Task -> Take the material and output all of it exactly.

## START Input data

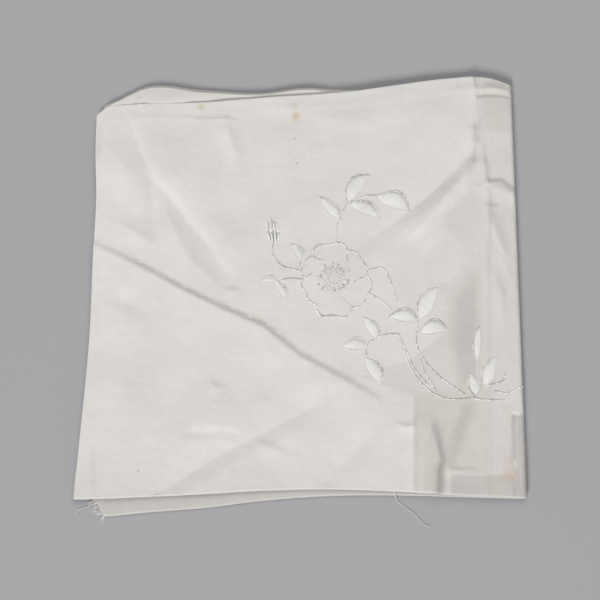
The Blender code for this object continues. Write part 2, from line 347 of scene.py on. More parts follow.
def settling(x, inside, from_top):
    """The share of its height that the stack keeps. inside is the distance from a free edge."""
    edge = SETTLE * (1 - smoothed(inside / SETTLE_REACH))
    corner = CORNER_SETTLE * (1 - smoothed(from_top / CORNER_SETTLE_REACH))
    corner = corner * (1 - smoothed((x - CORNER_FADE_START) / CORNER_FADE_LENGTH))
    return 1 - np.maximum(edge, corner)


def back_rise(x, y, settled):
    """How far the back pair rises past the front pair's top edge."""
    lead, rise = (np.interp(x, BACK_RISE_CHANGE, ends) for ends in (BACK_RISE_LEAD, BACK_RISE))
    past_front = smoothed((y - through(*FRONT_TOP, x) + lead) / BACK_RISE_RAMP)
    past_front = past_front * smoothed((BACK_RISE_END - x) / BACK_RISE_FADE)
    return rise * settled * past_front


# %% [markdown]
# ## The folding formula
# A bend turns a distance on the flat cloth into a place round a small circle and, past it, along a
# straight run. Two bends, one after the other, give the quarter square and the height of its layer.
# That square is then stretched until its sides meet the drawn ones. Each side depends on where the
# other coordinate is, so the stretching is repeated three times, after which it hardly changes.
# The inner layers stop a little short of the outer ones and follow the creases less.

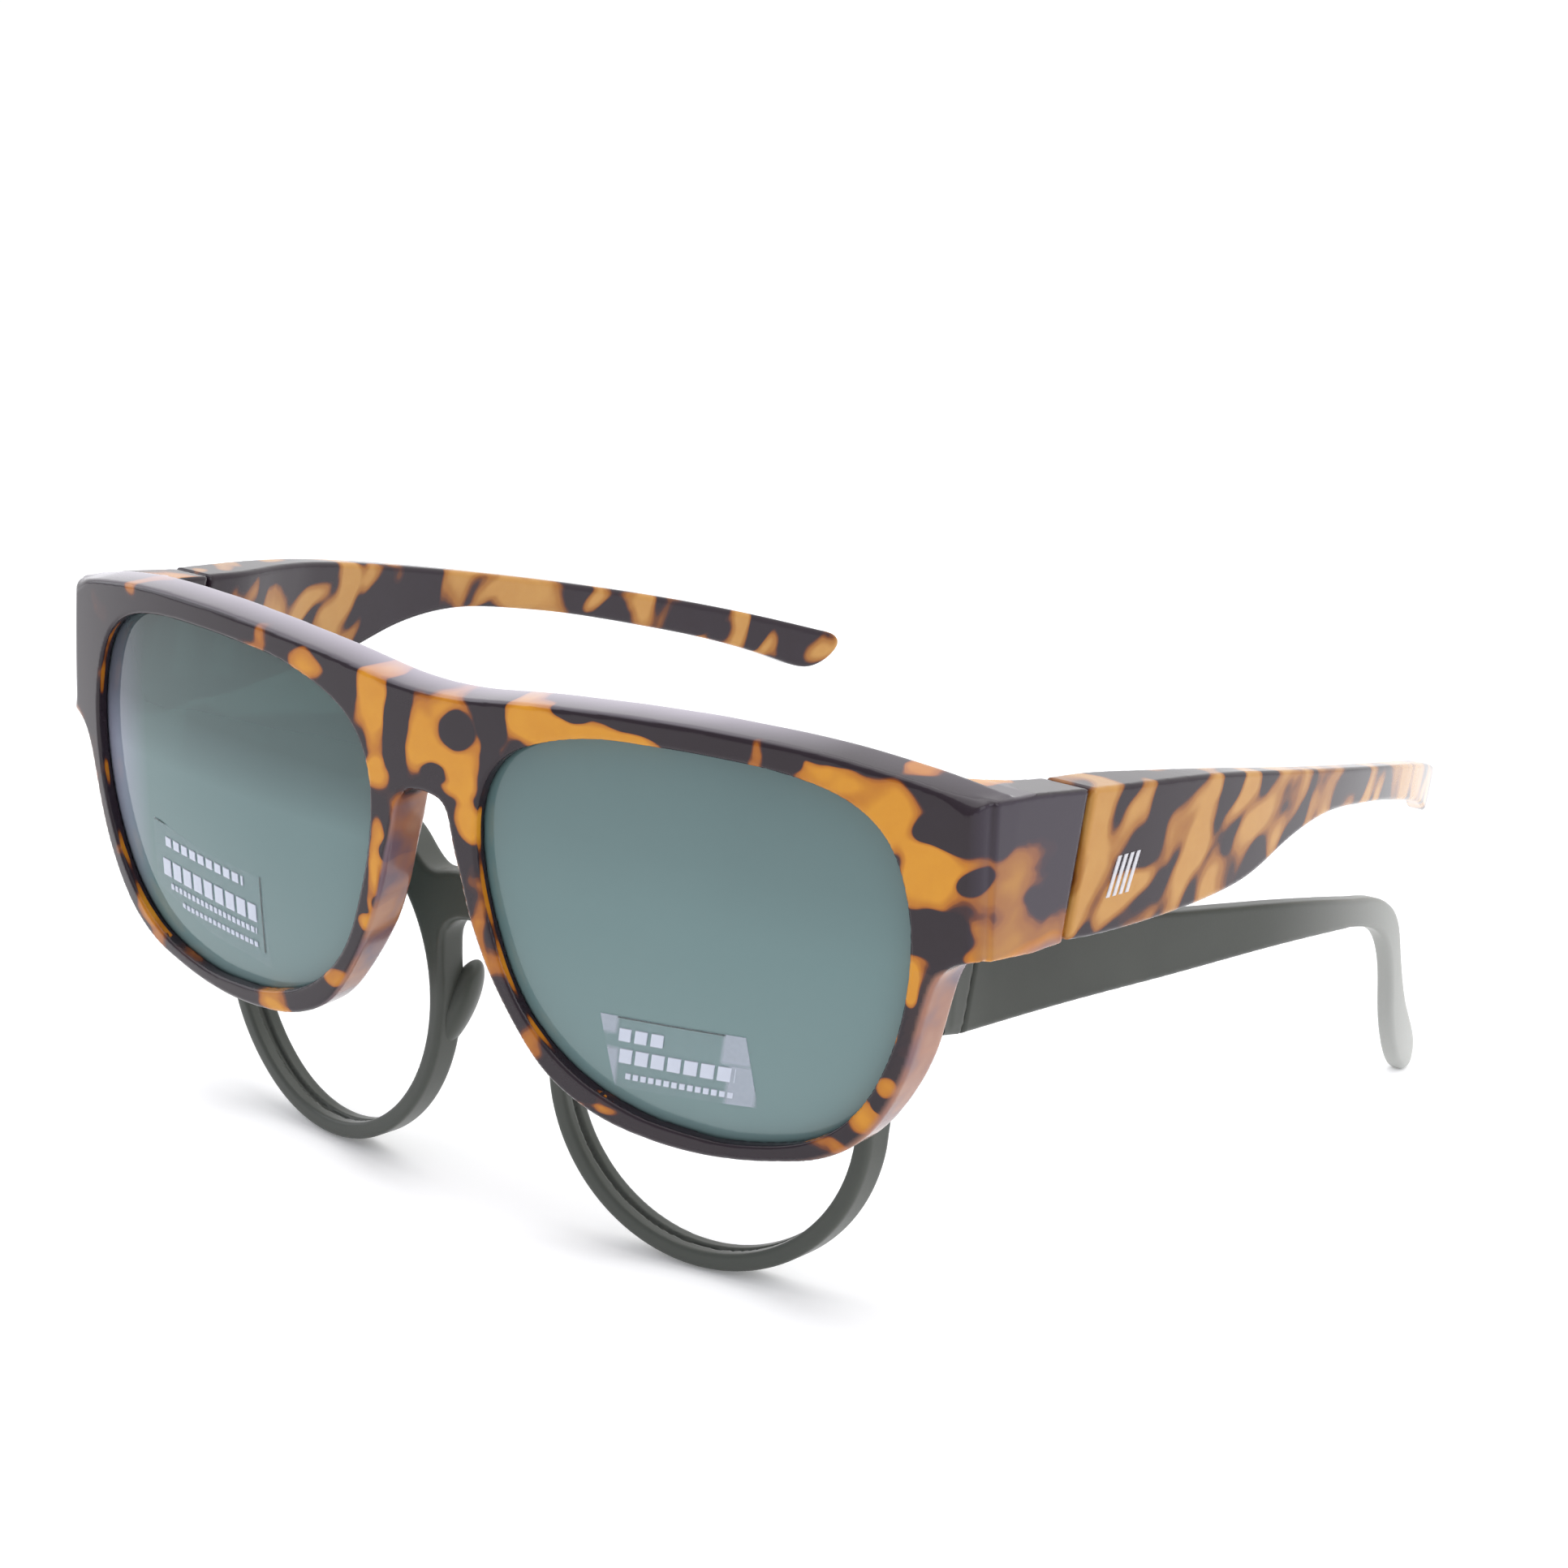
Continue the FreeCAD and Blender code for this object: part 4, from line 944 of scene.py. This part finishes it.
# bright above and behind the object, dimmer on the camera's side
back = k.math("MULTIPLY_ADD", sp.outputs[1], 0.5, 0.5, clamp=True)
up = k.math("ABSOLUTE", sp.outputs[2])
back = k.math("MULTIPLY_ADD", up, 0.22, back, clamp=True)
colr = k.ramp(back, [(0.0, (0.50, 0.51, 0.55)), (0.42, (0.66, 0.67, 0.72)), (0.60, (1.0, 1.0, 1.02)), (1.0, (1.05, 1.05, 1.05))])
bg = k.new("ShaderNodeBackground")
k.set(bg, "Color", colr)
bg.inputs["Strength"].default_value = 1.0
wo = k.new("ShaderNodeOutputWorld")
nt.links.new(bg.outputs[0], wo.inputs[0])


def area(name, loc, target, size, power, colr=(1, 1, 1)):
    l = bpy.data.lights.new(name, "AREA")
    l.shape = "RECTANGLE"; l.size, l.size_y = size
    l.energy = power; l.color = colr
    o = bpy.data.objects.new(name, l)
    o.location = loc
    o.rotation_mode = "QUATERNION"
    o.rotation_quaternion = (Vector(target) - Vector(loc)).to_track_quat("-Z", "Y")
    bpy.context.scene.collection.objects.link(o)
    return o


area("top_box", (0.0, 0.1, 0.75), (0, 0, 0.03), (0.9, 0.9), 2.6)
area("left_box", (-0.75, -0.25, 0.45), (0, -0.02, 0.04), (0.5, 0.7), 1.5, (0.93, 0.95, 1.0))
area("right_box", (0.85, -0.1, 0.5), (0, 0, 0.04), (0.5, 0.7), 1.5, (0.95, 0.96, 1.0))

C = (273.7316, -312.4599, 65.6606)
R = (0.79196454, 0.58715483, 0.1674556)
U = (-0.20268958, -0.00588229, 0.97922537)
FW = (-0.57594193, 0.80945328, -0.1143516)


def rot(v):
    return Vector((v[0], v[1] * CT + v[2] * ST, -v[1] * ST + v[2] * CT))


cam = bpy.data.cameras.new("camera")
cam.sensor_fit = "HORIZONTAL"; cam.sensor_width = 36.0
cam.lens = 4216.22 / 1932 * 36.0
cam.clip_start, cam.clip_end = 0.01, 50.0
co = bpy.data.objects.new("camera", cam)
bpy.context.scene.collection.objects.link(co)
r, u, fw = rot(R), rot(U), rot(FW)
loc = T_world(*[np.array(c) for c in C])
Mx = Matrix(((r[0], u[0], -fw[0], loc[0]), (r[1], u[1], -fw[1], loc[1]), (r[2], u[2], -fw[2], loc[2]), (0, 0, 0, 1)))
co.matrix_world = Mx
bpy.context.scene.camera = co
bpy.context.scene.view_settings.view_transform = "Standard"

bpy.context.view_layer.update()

## END Input data

Task output ->
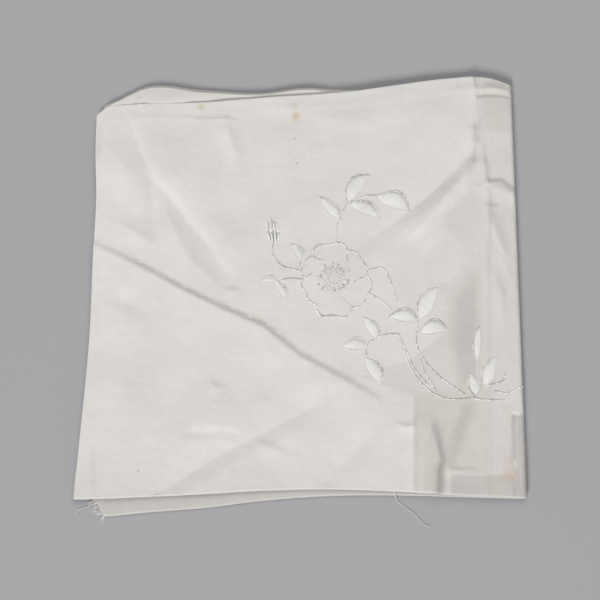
The Blender code for this object continues. Write part 2, from line 347 of scene.py on. More parts follow.
def settling(x, inside, from_top):
    """The share of its height that the stack keeps. inside is the distance from a free edge."""
    edge = SETTLE * (1 - smoothed(inside / SETTLE_REACH))
    corner = CORNER_SETTLE * (1 - smoothed(from_top / CORNER_SETTLE_REACH))
    corner = corner * (1 - smoothed((x - CORNER_FADE_START) / CORNER_FADE_LENGTH))
    return 1 - np.maximum(edge, corner)


def back_rise(x, y, settled):
    """How far the back pair rises past the front pair's top edge."""
    lead, rise = (np.interp(x, BACK_RISE_CHANGE, ends) for ends in (BACK_RISE_LEAD, BACK_RISE))
    past_front = smoothed((y - through(*FRONT_TOP, x) + lead) / BACK_RISE_RAMP)
    past_front = past_front * smoothed((BACK_RISE_END - x) / BACK_RISE_FADE)
    return rise * settled * past_front


# %% [markdown]
# ## The folding formula
# A bend turns a distance on the flat cloth into a place round a small circle and, past it, along a
# straight run. Two bends, one after the other, give the quarter square and the height of its layer.
# That square is then stretched until its sides meet the drawn ones. Each side depends on where the
# other coordinate is, so the stretching is repeated three times, after which it hardly changes.
# The inner layers stop a little short of the outer ones and follow the creases less.

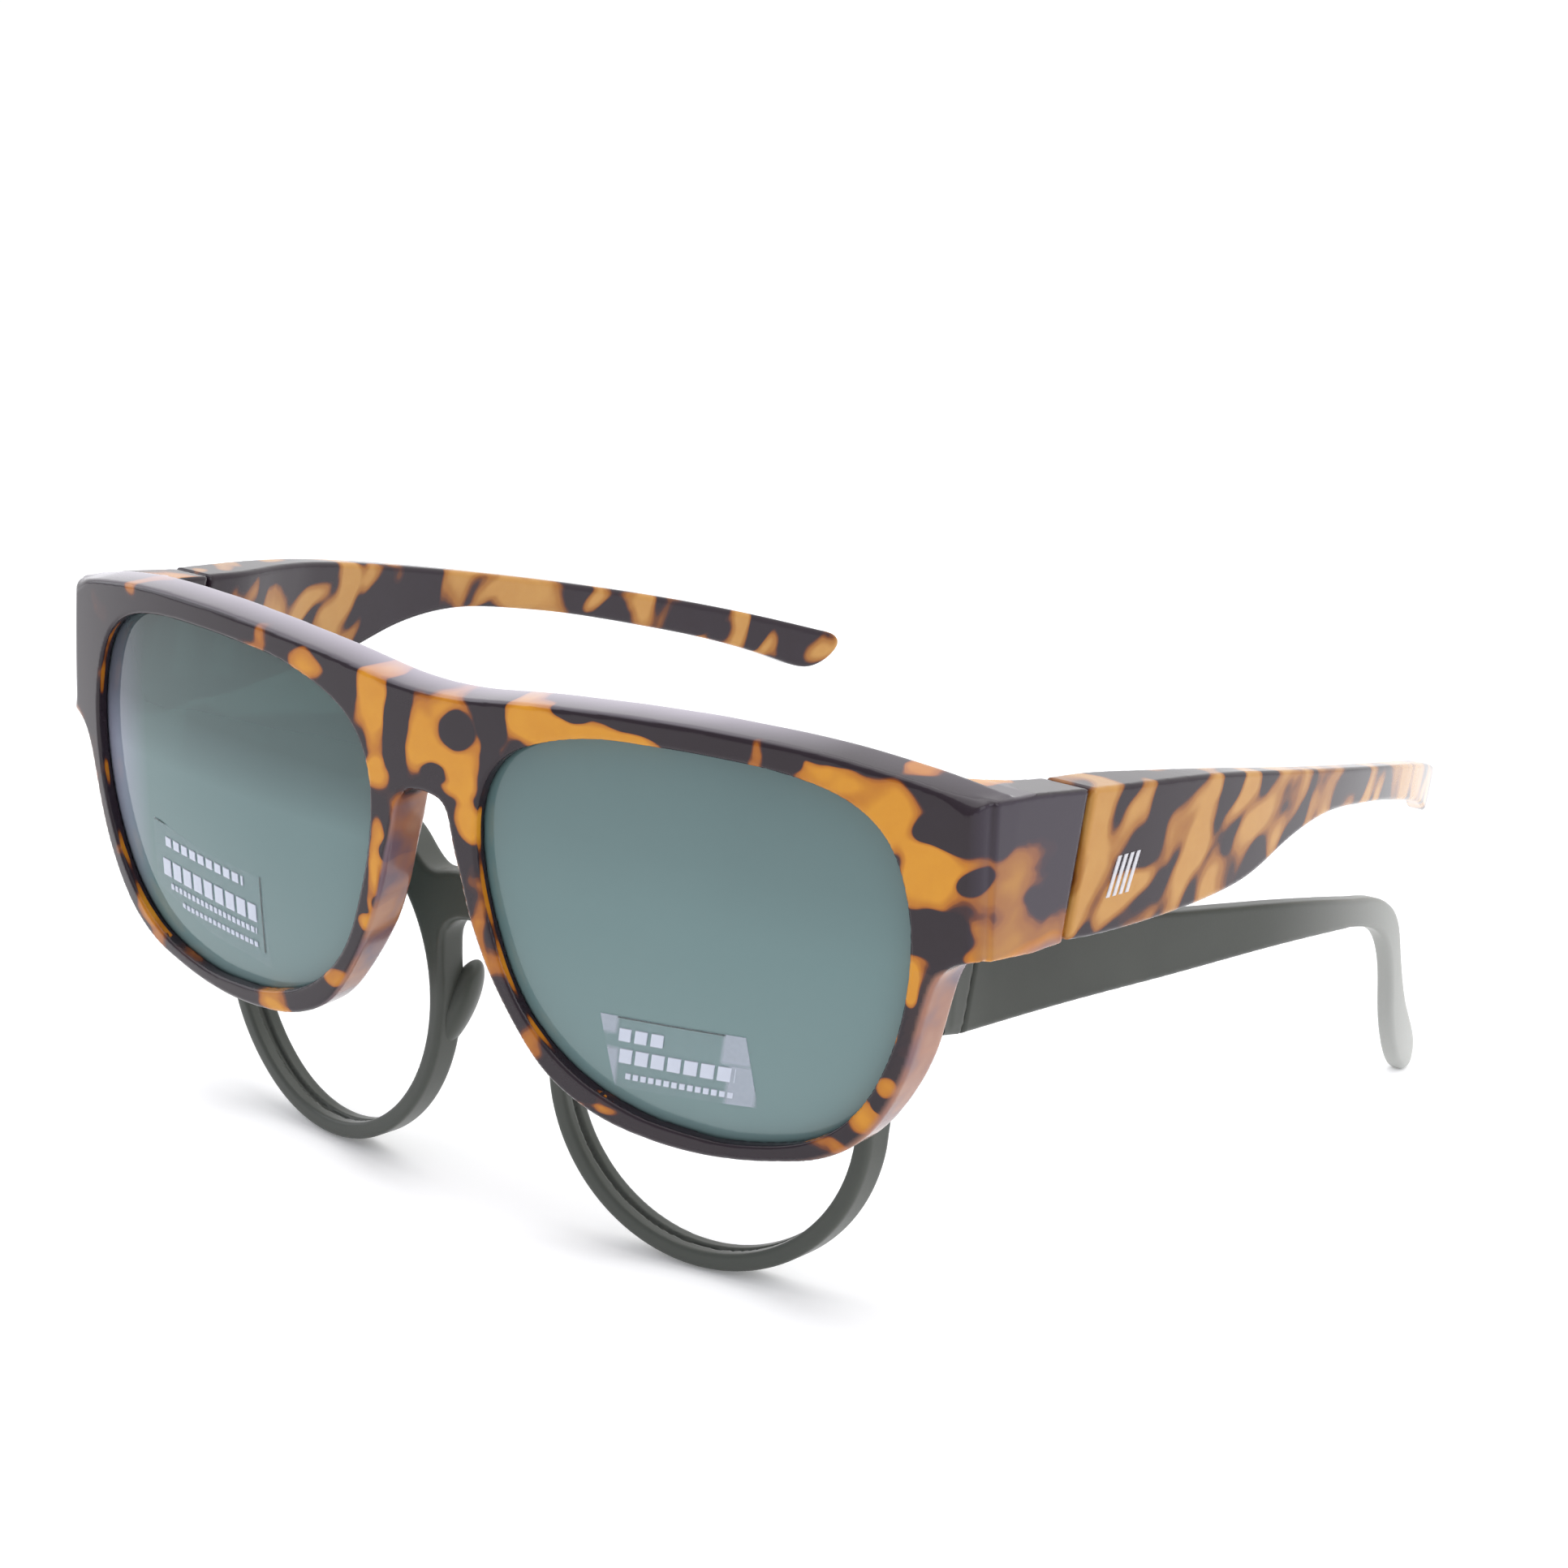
Continue the FreeCAD and Blender code for this object: part 4, from line 944 of scene.py. This part finishes it.
# bright above and behind the object, dimmer on the camera's side
back = k.math("MULTIPLY_ADD", sp.outputs[1], 0.5, 0.5, clamp=True)
up = k.math("ABSOLUTE", sp.outputs[2])
back = k.math("MULTIPLY_ADD", up, 0.22, back, clamp=True)
colr = k.ramp(back, [(0.0, (0.50, 0.51, 0.55)), (0.42, (0.66, 0.67, 0.72)), (0.60, (1.0, 1.0, 1.02)), (1.0, (1.05, 1.05, 1.05))])
bg = k.new("ShaderNodeBackground")
k.set(bg, "Color", colr)
bg.inputs["Strength"].default_value = 1.0
wo = k.new("ShaderNodeOutputWorld")
nt.links.new(bg.outputs[0], wo.inputs[0])


def area(name, loc, target, size, power, colr=(1, 1, 1)):
    l = bpy.data.lights.new(name, "AREA")
    l.shape = "RECTANGLE"; l.size, l.size_y = size
    l.energy = power; l.color = colr
    o = bpy.data.objects.new(name, l)
    o.location = loc
    o.rotation_mode = "QUATERNION"
    o.rotation_quaternion = (Vector(target) - Vector(loc)).to_track_quat("-Z", "Y")
    bpy.context.scene.collection.objects.link(o)
    return o


area("top_box", (0.0, 0.1, 0.75), (0, 0, 0.03), (0.9, 0.9), 2.6)
area("left_box", (-0.75, -0.25, 0.45), (0, -0.02, 0.04), (0.5, 0.7), 1.5, (0.93, 0.95, 1.0))
area("right_box", (0.85, -0.1, 0.5), (0, 0, 0.04), (0.5, 0.7), 1.5, (0.95, 0.96, 1.0))

C = (273.7316, -312.4599, 65.6606)
R = (0.79196454, 0.58715483, 0.1674556)
U = (-0.20268958, -0.00588229, 0.97922537)
FW = (-0.57594193, 0.80945328, -0.1143516)


def rot(v):
    return Vector((v[0], v[1] * CT + v[2] * ST, -v[1] * ST + v[2] * CT))


cam = bpy.data.cameras.new("camera")
cam.sensor_fit = "HORIZONTAL"; cam.sensor_width = 36.0
cam.lens = 4216.22 / 1932 * 36.0
cam.clip_start, cam.clip_end = 0.01, 50.0
co = bpy.data.objects.new("camera", cam)
bpy.context.scene.collection.objects.link(co)
r, u, fw = rot(R), rot(U), rot(FW)
loc = T_world(*[np.array(c) for c in C])
Mx = Matrix(((r[0], u[0], -fw[0], loc[0]), (r[1], u[1], -fw[1], loc[1]), (r[2], u[2], -fw[2], loc[2]), (0, 0, 0, 1)))
co.matrix_world = Mx
bpy.context.scene.camera = co
bpy.context.scene.view_settings.view_transform = "Standard"

bpy.context.view_layer.update()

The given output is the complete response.